Current distributions like Fedora 25 come with the bochs_drm kernel module that enables a frame buffer (e.g. 1024x768 graphics mode), by default. In contrast to that, e.g. Debian 8 (stable) doesn't provide this module and thus it stays in old-school text-mode during the complete boot.

Thus, when running qemu from a terminal (e.g. with -display curses) it makes sense to enable a serial console as fail safe:

console=tty0 console=ttyS0

or

console=tty0 console=ttyS0,115200

(Kernel parameters for the guest, default speed is 9600, both settings works with qemu, make the settings persistent in Fedora via assigning them to GRUB_CMDLINE_LINUX in /etc/sysconfig/grub and executing grub2-mkconfig -o /etc/grub2.cfg or grub2-mkconfig -o /etc/grub2-efi.cfg)
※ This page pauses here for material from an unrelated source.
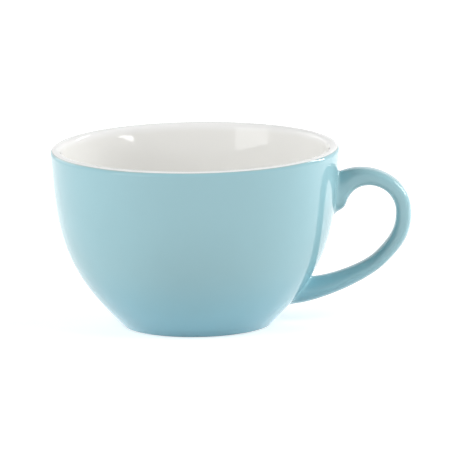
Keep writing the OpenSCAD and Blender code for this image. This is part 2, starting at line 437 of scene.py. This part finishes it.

In case nothing else works one can then switch inside qemu via Alt+3 to the serial console, then.

A second measure is to disable the framebuffer via a bochs_drm module parameter - i.e. via setting it on the guest kernel command line:

bochs_drm.fbdev=off

Blacklist Alternative

Alternatively, the bochs_drm module can be blacklisted - i.e. via creating a config under /etc/modprobe.d - say - bochs.conf:

blacklist bochs_drm

Since the initramfs mustn't load the bochs_drm module, as well, one has to make sure that this config is included into the initramfs. On Fedora like distributions this is achieved via:

# dracut -f

UEFI Boot

When booting qemu with an UEFI firmware (e.g. -bios /usr/share/edk2/ovmf/OVMF_CODE.fd) the disabling of the bochs fbdev isn't enough. The Fedora boot then hangs while trying to switch to the bochs framebuffer. Blacklisting the bochs_drm fixes this but it isn't sufficient. One just gets a 640 x 480 graphics mode that isn't reset to text mode by the kernel. Thus, for UEFI guests one has to take the serial console route.

Serial Console

Using the serial console in combination with -display curses yields a suboptimal user experience as the curses interferes with the vt110/vt220 terminal emulation. Thus, it only suffices for emergencies.

A better solution is to completely switch the display off and use the combined serial/monitor Qemu mode:

-display none -serial mon:stdio -echr 2

(where Ctrl+b h displays a help and Ctrl+b c switches between the modes)

With Fedora 27, the Grub2 is configured with serial console support, by default. Thus, it can be controlled via the serial terminal, as well.

Calling resize after login updates the terminal geometry, thus, the resulting terminal behaves as good as a local one.

Multi-User Target

In case the guest image has a graphical login manager installer it makes sense to disable it:

# systemctl set-default multi-user.target

Otherwise, on has to switch to the first virtual console after each boot (e.g. Alt+2 or Alt+3 when using the curses display).